1 tblsp reserved beaten egg and 1 tblsp milk combined

Oven Temp

220C (425F)

Start by preheating your oven. Sift the flour, bicarb and cream of tartar into a large bowl.

Add the cubed or grated butter to the flour mixture and rub in gently with the fingertips, giving the bowl a quick shake every now and then to raise any lumps of butter to the surface. Once the butter is completely rubbed into the flour (it will have a sandy consistency) stir in the caster sugar.

Next add the beaten egg (remembering to reserve one tablespoon) to the milk, mix to combine and add the milk and egg to the flour mixture in the bowl. Using a blunt knife or palette knife, quickly mix the wet ingredients into the dry.

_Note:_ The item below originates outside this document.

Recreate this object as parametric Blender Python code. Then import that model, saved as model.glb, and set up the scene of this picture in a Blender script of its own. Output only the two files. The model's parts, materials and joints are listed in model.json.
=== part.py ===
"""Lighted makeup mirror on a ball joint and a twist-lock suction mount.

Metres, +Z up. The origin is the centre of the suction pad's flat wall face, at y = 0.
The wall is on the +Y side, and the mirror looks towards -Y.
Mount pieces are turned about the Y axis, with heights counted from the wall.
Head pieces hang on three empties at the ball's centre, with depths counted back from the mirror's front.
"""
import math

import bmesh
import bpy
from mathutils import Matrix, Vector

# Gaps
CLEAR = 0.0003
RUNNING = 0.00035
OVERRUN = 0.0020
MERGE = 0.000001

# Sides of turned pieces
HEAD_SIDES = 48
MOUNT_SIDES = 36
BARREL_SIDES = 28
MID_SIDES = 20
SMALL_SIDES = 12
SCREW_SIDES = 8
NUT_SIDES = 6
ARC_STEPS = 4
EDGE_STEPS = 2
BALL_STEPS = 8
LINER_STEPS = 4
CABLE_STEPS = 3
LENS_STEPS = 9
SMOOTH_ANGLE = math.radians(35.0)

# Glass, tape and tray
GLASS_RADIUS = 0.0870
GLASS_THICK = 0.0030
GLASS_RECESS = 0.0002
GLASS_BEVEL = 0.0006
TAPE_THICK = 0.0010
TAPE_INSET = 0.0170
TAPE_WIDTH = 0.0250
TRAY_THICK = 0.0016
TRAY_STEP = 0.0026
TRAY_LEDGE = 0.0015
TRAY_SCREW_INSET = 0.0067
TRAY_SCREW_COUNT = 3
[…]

The dough will be very soft and ever so slightly sticky, but you should still be able to handle it if you move quickly.

Turn the dough out onto a well floured counter top. Flour the palms of your hands or dust the surface of the dough with a little flour and pat it down until your dough it about 2 cm thick.

Flour a 2.5 inch cutter and cut out the scones. You can very gently press the offcuts of this dough together to cut a second batch of scones. I usually get about 20 scones from this recipe.

Place the scones about 2 inches apart on a floured cookie sheet and brush the tops with the glaze. You can also sprinkle a little sugar on top of the glaze if you like them sweeter.

Place the scones in the oven and bake for 10-13 minutes until they're risen and the tops are golden brown. Transfer to a wire rack to cool, but only slightly, they're very good eaten still warm.


Fruit Scones - add 100g of any dried fruit to the dry flour mixture before adding the egg and milk. I used raisins in this batch.

Cinnamon - add to taste (I use about 2.5 tsp) of cinnamon when sifting the flour.

Chocolate - add 100g of chopped chocolate to the dry ingredients. I'm personally not a fan of chocolate in these, but everyone else I make them for seems to love them, so ......

Cheese - omit the sugar and add 100g of good strong cheddar to the dry ingredients or a red cheese is lovely too.